Open just five weeks, Terminal 2/B at Ferihegy International is slick and modern with nice shops and decent restaurants. All carriers use it except Malev, the Hungarian airline, which occupies Terminal 2/A, an older, but equally nice, facility. ... Best way to travel between the city and the airport: the airport-operated Minibus Service. Eight-passenger minivans will take you to any address in Budapest for just 1,200 forints (about $5.75). Just stop at the desk beyond customs and immigration, pay your fare and off you go.

Beware the so-called "hyena" cabs, which are largely unregulated. Use only hotel cabs, which offer flat rates or reliable, metered fares. … Hungarian is an extremely difficult language, but most local business people speak some English. German is also widely spoken and many prices are posted in Deutschmarks. … The better hotels all have city maps and the central business district is easy to walk. … Tipping is expected of foreigners. When in doubt, tip. A few hundred forints go a long way. … The Budapest Sun, an English-language weekly, is available at most newsstands. The paper also has an excellent Web site.

Hungary practiced pragmatic "goulash communism," not the inflexible Marxist-Leninist brand, but Hungarians didn't waste a minute changing their society when the country went democratic in 1989. Hungarians aren't so much angry at their former Soviet masters as dismissive of them as fools and idiots.
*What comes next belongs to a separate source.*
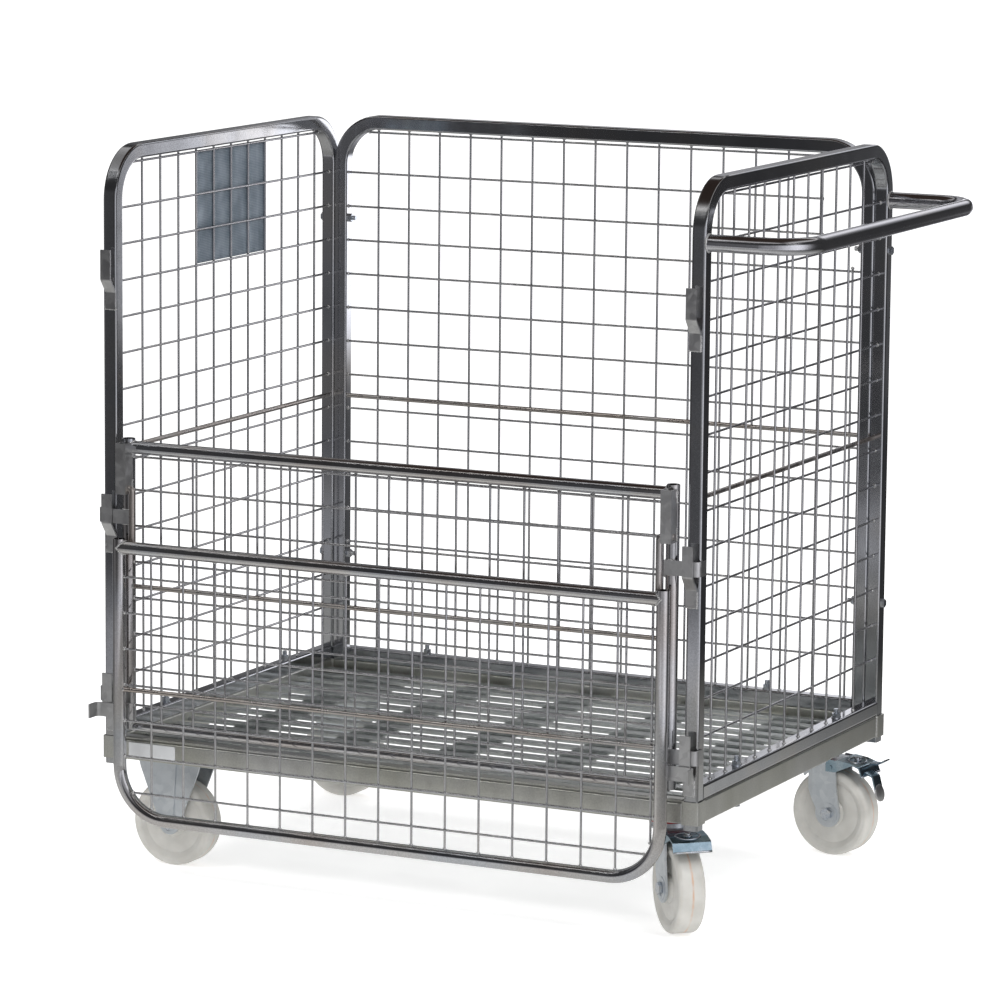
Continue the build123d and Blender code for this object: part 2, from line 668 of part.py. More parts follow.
def pivot_brackets():
    """Channels on the front of the gate's posts that carry the flap's hinge rods."""
    front = PIVOT_Y - PIN_R - BRACKET_SPARE - BRACKET_THICK
    back = GATE_Y - BRACKET_THICK
    half = BRACKET_WIDTH / 2
    with BuildPart() as bracket:
        with BuildSketch(Plane.XY.offset(BRACKET_LOW)):
            with Locations((GATE_POST_X, (front + back) / 2)):
                Rectangle(BRACKET_WIDTH, back - front)
            with Locations((GATE_POST_X, (front + back) / 2 + BRACKET_THICK)):
                Rectangle(BRACKET_WIDTH - 2 * BRACKET_THICK, back - front, mode=Mode.SUBTRACT)
        extrude(amount=BRACKET_HIGH - BRACKET_LOW)
        with Locations((GATE_POST_X, GATE_Y, (GATE_BOTTOM + GATE_TOP) / 2)):
            Cylinder(ROUND_R, GATE_TOP - GATE_BOTTOM, mode=Mode.SUBTRACT)
        with Locations((GATE_POST_X - half, GATE_Y, GATE_TOP_RAIL)):
            Cylinder(ROUND_R, 2 * BRACKET_WIDTH, rotation=(0, 90, 0), mode=Mode.SUBTRACT)
        with Locations((GATE_POST_X, PIVOT_Y, PIVOT_Z)):
            Cylinder(PIN_R + PIN_PLAY, 2 * BRACKET_WIDTH, rotation=(0, 90, 0), mode=Mode.SUBTRACT)
    with BuildPart() as brackets:
        add(bracket.part)
        add(mirrored(bracket.part))
    save(brackets.part, "pivot_brackets")


def keepers():
    """Three joggled straps on each front post, open at the top, that hold the hooks."""
    lower = FRONT_FACE - KEEPER_THICK / 2
    upper = FRONT_FACE - POCKET - KEEPER_THICK / 2
    plane = Plane(origin=(INNER_X, 0, 0), x_dir=(0, 1, 0), z_dir=(1, 0, 0))
    with BuildPart() as right:
        for top in KEEPER_TOPS:
            bends = (
                (lower, top - KEEPER_HEIGHT),
                (lower, top - KEEPER_JOGGLE_LOW),
                (upper, top - KEEPER_JOGGLE_HIGH),
                (upper, top),
            )
            add(bent_strap(bends, KEEPER_BEND, plane, KEEPER_WIDTH))
    save(right.part, "gate_keepers_right")
    save(mirrored(right.part), "gate_keepers_left")


# ---- flap -------------------------------------------------------------------------------
def flap_frame():
    """U of bent round tube with a top rail, hanging in front of the gate."""
    with BuildPart() as frame:
        for radius, mode in ((ROUND_R, Mode.ADD), (ROUND_R - ROUND_WALL, Mode.SUBTRACT)):
            with BuildLine(FLAP) as run:
                FilletPolyline(
                    (-GATE_POST_X, FLAP_TOP),
                    (-GATE_POST_X, FLAP_LOW_RAIL),
                    (GATE_POST_X, FLAP_LOW_RAIL),
                    (GATE_POST_X, FLAP_TOP),
                    radius=FLAP_BEND,
                )
            with BuildSketch(Plane(origin=run.line @ 0, z_dir=run.line % 0)):
                Circle(radius)
            sweep(path=run.line, mode=mode)
            with BuildSketch(Plane(origin=(-GATE_POST_X, FLAP_Y, FLAP_TOP_RAIL), z_dir=(1, 0, 0))):
                Circle(radius)
            extrude(amount=2 * GATE_POST_X, mode=mode)
    save(frame.part, "flap_frame")


def flap_mesh():
    """Mesh of the flap and the thicker rod across it."""
    inner_bend = FLAP_BEND - ROUND_R
    straight = GATE_POST_X - FLAP_BEND
    bend_level = FLAP_LOW_RAIL + FLAP_BEND
    uprights = []
    for i in range(BACK_WIRES):
        x = GATE_FIRST_X + PITCH * i
        into_bend = max(0.0, abs(x) + WIRE_R - straight)
        low = bend_level - sqrt(inner_bend**2 - into_bend**2)
        uprights.append((x, low, FLAP_TOP_RAIL - ROUND_R))
    rows = []
    for row in range(FLAP_ROWS):
        level = FLAP_FIRST_ROW + PITCH * row
        into_bend = max(0.0, bend_level - level + WIRE_R)
        reach = straight + sqrt(inner_bend**2 - into_bend**2)
        rows.append((level, -reach, reach))
    save(welded_mesh(FLAP, uprights, rows), "flap_mesh")
    rod = straight_rod((-GATE_CLEAR, FLAP_Y - ROD_R, FLAP_MID_ROD), (1, 0, 0), 2 * GATE_CLEAR, ROD_R)
    save(rod, "flap_mid_rod")


def flap_hooks():
    """Two hooks on the flap's posts; they hang upside down while the flap is folded."""
    plate_y = FLAP_Y + ROUND_R + HOOK_THICK / 2
    outer = HOOK_OUT_X - HOOK_THICK / 2
    bends = ((HOOK_IN_X, plate_y), (outer, plate_y), (outer, plate_y - HOOK_WRAP))
    right = bent_strap(bends, HOOK_BEND, Plane.XY.offset(FLAP_HOOK_Z - HOOK_HEIGHT / 2), HOOK_HEIGHT)
    with BuildPart() as hooks:
        add(right)
        add(mirrored(right))
    save(hooks.part, "flap_hooks")


def hinge_rods():
    """Bent rods welded behind the flap's top rail that turn in the gate's brackets."""
    with BuildPart() as right:
        with BuildLine(FRONT_LOOK.offset(-PIVOT_Y)) as run:
            FilletPolyline(
                (GATE_POST_X + BRACKET_WIDTH / 2 + PIN_END, PIVOT_Z),
                (HINGE_ROD_X, PIVOT_Z),
                (HINGE_ROD_X, FLAP_TOP_RAIL),
                radius=ROD_BEND,
            )
        with BuildSketch(Plane(origin=run.line @ 0, z_dir=run.line % 0)):
            Circle(PIN_R)
        sweep(path=run.line)
    with BuildPart() as rods:
        add(right.part)
        add(mirrored(right.part))
    save(rods.part, "flap_hinge_rods")


# ---- casters ----------------------------------------------------------------------------
# Each caster is made at the origin with its wheel trailing towards +X, then put in its place.
def top_plate():
    """Caster top plate with four bolt holes."""
    with BuildPart() as plate:
        with BuildSketch(Plane.XY.offset(BASE_BOTTOM - PLATE_THICK)):
            RectangleRounded(PLATE_LENGTH, PLATE_WIDTH, 6)
            with GridLocations(BOLT_SPAN_X, BOLT_SPAN_Y, 2, 2):
                Circle(BOLT_R + BOLT_PLAY, mode=Mode.SUBTRACT)
        extrude(amount=PLATE_THICK)
    return plate.part


def hub_rings(x):
    """Pressed rings round the axle, on the outer faces of a fork's two legs."""
    outside = FORK_GAP / 2 + FORK_THICK
    inner, outer = HUB_RING
    with BuildPart() as rings:
        with BuildSketch(Plane(origin=(x, -outside, WHEEL_R), z_dir=(0, -1, 0))):
            Circle(outer)
            Circle(inner, mode=Mode.SUBTRACT)
        extrude(amount=HUB_RING_OUT)
        mirror(about=Plane.XZ)
    return rings.part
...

In fact, it's almost as if the Soviets were never here. You'll hear people arguing more about the Compromise of 1867 (it created the old Austro-Hungarian Empire) or the 1920 Treaty of Trianon (it codified Hungary's huge territorial concessions after World War I) than the Communist era. Still, a visit to the spectacular Parliament building to view the Eternal Flame monument, dedicated to the 1956 Hungarian Uprising, is sobering.